Monday, February 11, 2008

Whatever happened to the facts?

I realise I've been ragging on conservatives for quite a while - but the problem is they drive me crazy! Especially trying to debate something with one.

Because conservative logic is blissfully free of fact. Opinions and decisions are not reached through an objective appraisal of the evidence, but through sheer, pig-ignorant gut feeling. "This is the way I feel," a conservative will argue, "and nothing you tell me or show me will make me feel any different."

It's a condition comedian Stephen Colbert characterised as 'Truthiness.' "We're not talking about truth," he explained, "we're talking about something that seems like truth—the truth we want to exist."

"It used to be, everyone was entitled to their own opinion, but not their own facts," he continues, "but that's not the case anymore."

Colbert managed to hit the nail right on the head with his definition of the word 'truthiness.' Because we live in a world now that's moving further and further away from rationality, straight into the lap of blissful ignorance.

And there, facts are totally redundant.

A conservative doesn't base his or her opinions on facts. Instead, they're based on a more nourishing mixture of gut feeling and assumptions. Assumption always comes before fact - whereas a rational person examines the facts first and makes assumptions based on them afterwards.

Take creationism, for example. A creationist makes the assumption that the Bible contains an 100% accurate account of the creation of the world - 7,000 years ago when God made Adam from the clay of the earth and Eve from one of his ribs. He examines the evidence afterwards and interprets it in a way that will match his assumption.

A rational person, on the other hand, examines the evidence first and uses that as a basis for his assumptions. Learning that every tree grows a 'ring' during each year of it's life, he could cut down the oldest tree in the world, count the rings and assume (based on the facts) that the world is 4,000 years old (the age of the oldest tree on earth.) Or he could learn that there's a new layer of ice grown in the North Pole every year, so he could drill through the ice and count the layers to discover that the 'world' (or, at least, ice) was 420,000 years old. Similarly, examining geological evidence suggests the world is half a billion years old.
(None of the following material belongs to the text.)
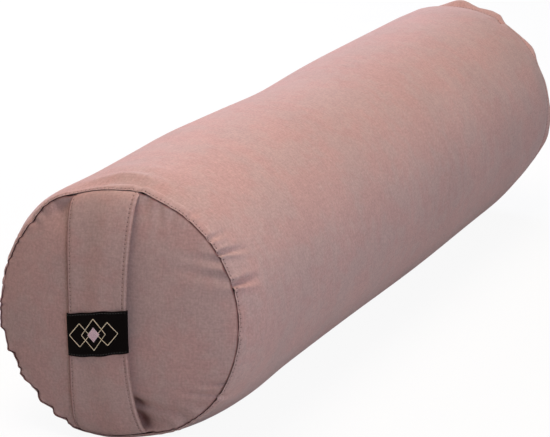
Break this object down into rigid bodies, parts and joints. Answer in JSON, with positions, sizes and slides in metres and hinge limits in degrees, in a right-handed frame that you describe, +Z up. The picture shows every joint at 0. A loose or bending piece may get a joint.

All assumptions are based on physical evidence.

That same physical evidence is open to interpretation - which means a rational person might come to one conclusion, but be forced to change their mind should further evidence disprove their original hypothosis. The problem with conservative is that their assumptions are set in stone - often before they've even examined the facts.

Once those assumptions have been made, a true conservative is incapable of changing their mind - no matter what the 'facts' say. That's my major problem with them.

You can't debate with somebody who's incapable of changing their mind. You might as well argue with a brick wall.


Anonymous said...

you are a moron

Roland Hulme said...

Interesting opinion! Do you actually have anything to say on the matter? Or do you just want to shoot off insults behind the comforting anonymity of the Internet?

Simon Scarlet said...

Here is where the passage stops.